Segimer or Sigimer (Segimerus or Sigimerus; fl. 1st century BC) was a chieftain of the Germanic Cherusci tribe. He is remembered in history as the father of Arminius, who led the Germans to victory over the Romans at Teutoburg Forest in AD 9.

==Life==
Segimer was a chief of the Cherusci during the late 1st century BC and early 1st century AD. He may have led the Cherusci in their successful ambush of Drusus's army at Arbalo in the summer or autumn of 11 BC. By winter, Drusus was maintaining a Roman garrison in Cherusci territory and, following Drusus's campaigns, the Cherusci became an ally of the Roman Empire. Segimer had two sons, known only by their Latin names Arminius and Flavus. They were closely involved with the Romans and both joined the Roman military. His son Arminius led the Germans to victory over three Roman legions in the Battle of Teutoburg Forest in AD 9. Cassius Dio's account of the battle includes that Segimer was Arminius's second in command during the battle. Segimer is not mentioned by Tacitus in his accounts of Germanicus's subsequent reprisal campaigns in Germany, although his uncle Inguiomer appears.

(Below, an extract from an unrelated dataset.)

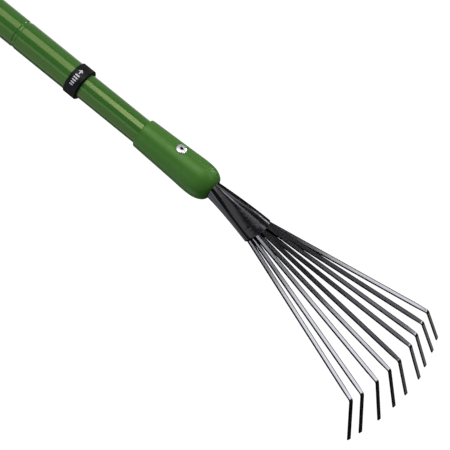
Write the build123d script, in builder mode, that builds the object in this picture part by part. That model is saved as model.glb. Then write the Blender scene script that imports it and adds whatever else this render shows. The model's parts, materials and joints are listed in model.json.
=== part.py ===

Arminius appears to have succeeded Segimer as chieftain at some point in the early 1st century AD and was subsequently attacked by the Marcomanni chieftain Maroboduus together with his uncle Inguiomer in AD 17 or 18.

Segimer's son Flavus appears to have remained loyal to Rome throughout the period and his son Italicus succeeded Arminius as chieftain with Roman assistance.